The world has changed since Frank Lieu first began his MIT studies with the Class of 1941.

Born in 1921 in Shanghai into the prosperous home of one of China’s leading industrialists, Lieu was sent to study mechanical engineering at MIT. But he was forced to return to China, before completing his degree, because of America’s immigration laws.
His journey home was an odyssey. He accompanied his mother to Shanghai, then traveled, disguised as a peasant, for 40 days through Japanese-held territory to Chungking, where he worked for his father’s wool factory. There, the 20-year-old Lieu and six other mechanical engineers labored 11 hours a day trying to design and build replacement machine parts to get the factory into production despite wartime shortages.
After the war ended, Lieu was picked by the Chinese government to return to the United States to receive on-the-job training through a State Department program.

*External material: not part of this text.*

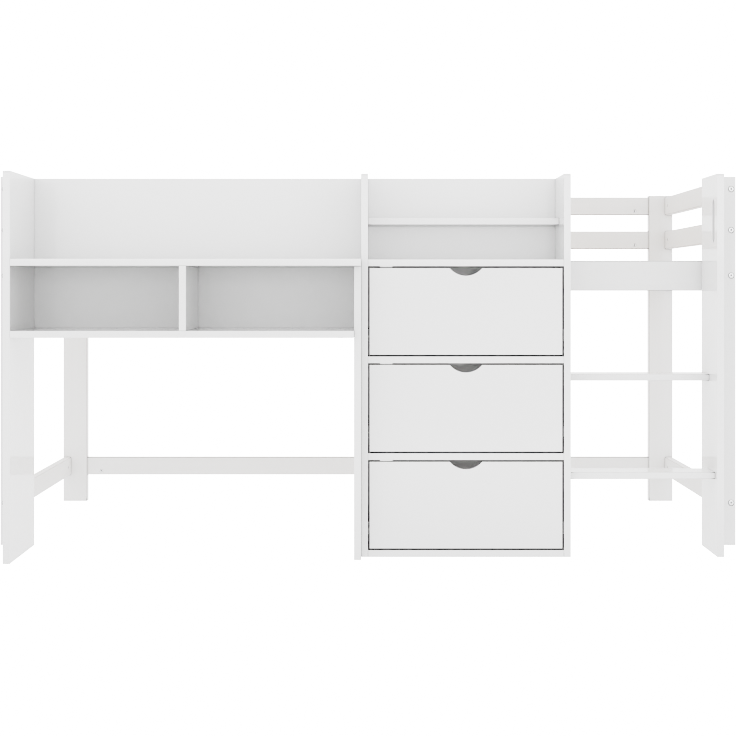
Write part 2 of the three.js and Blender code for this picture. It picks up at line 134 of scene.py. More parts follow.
def make_camera():
    data = bpy.data.cameras.new("photo_camera")
    data.lens = FOCAL_LENGTH
    data.sensor_width = SENSOR
    data.shift_y = HORIZON_SHIFT
    camera = bpy.data.objects.new("photo_camera", data)
    camera.location = (0, POST_FRONT_Y - CAMERA_DISTANCE, CAMERA_HEIGHT)
    camera.rotation_euler = (math.radians(90), 0, 0)
    bpy.context.scene.collection.objects.link(camera)
    bpy.context.scene.camera = camera


# ---- light and floor

# The strengths and powers are tuned to the photo's tones.
SKY_LIGHT = 2.92
FLOOR_GLOW = 2.42
BACKDROP = 16.5                 # what the camera sees beside the object: pure white
SOFTBOX_PLACE = (0, -4.6, 1.1)  # a wide, low strip in front of the object
SOFTBOX_TARGET = (0, -0.3, 0.8)
SOFTBOX_SIZE = (5.0, 0.5)
SOFTBOX_POWER = 44
FILL_POWER = {"top_drawer": 0.017, "middle_drawer": 0.056, "bottom_drawer": 0.056}
FILL_SIZE = (0.42, 0.14)
FILL_RISE = 8 * MM              # above the drawer's bottom
FLOOR_SIZE = 60.0
PIXEL_BLUR = 1.0                # pixels; Blender's own 1.5 fades the thin dark gaps
DIFFUSE_BOUNCES = 6             # Blender's own 4 leaves the drawers' insides too dark


def seen_or_lit(tree, seen, lit):
    """A strength that is higher where the camera looks straight at it than where it lights things."""
    path = tree.nodes.new("ShaderNodeLightPath")
    mix = tree.nodes.new("ShaderNodeMix")
    mix.inputs["A"].default_value = lit
    mix.inputs["B"].default_value = seen
    tree.links.new(path.outputs["Is Camera Ray"], mix.inputs["Factor"])
    return mix.outputs["Result"]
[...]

“I visited the production lines of Dodge automobile assembly plants, and I worked in textile machinery production plants,” he says. He completed his MIT degree in 1947 and a master’s degree at Harvard Business School in 1949. Then familial obligations led him back to China, where he lived for the next three decades, working for his father’s many enterprises and coping with political change. Those years, which coincided with China’s volatile Cultural Revolution, were difficult for Lieu.
“I went through a lot in communist China,” he says, “and I couldn’t come out of China again until 1979. However, China has changed … Chinese society is now more capitalistic in recent years than the United States, according to what I have heard.”

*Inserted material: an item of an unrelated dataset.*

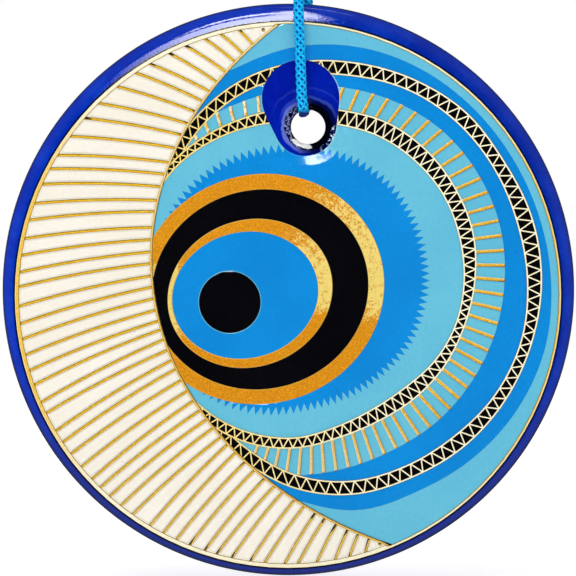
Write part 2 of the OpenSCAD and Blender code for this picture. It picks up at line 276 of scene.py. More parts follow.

Lieu, who settled in California with his wife, Barbara, and children, has spent the last few decades strengthening ties between China and the United States. He has served in numerous Chinese-American organizations, including the U.S.-China Friendship Society in San Francisco. He is also contributing to a biography about his father, O. S. Lieu, jointly written by professors from Cornell and Grinnell universities. His two sons have followed in his footsteps as mechanical engineers, and his daughter is a software engineer.
And he is back in the classroom. “I have been taking voice classes at the College of San Mateo and watercolor painting at the San Mateo Senior Center,” he says. “Over the last 20 years, I have taken well over 100 units of courses at our community colleges with a GPA over 3.75—much better than I had at MIT.”
Another change? “I was the youngest in my class at MIT,” he says. “Now I am definitely the oldest.”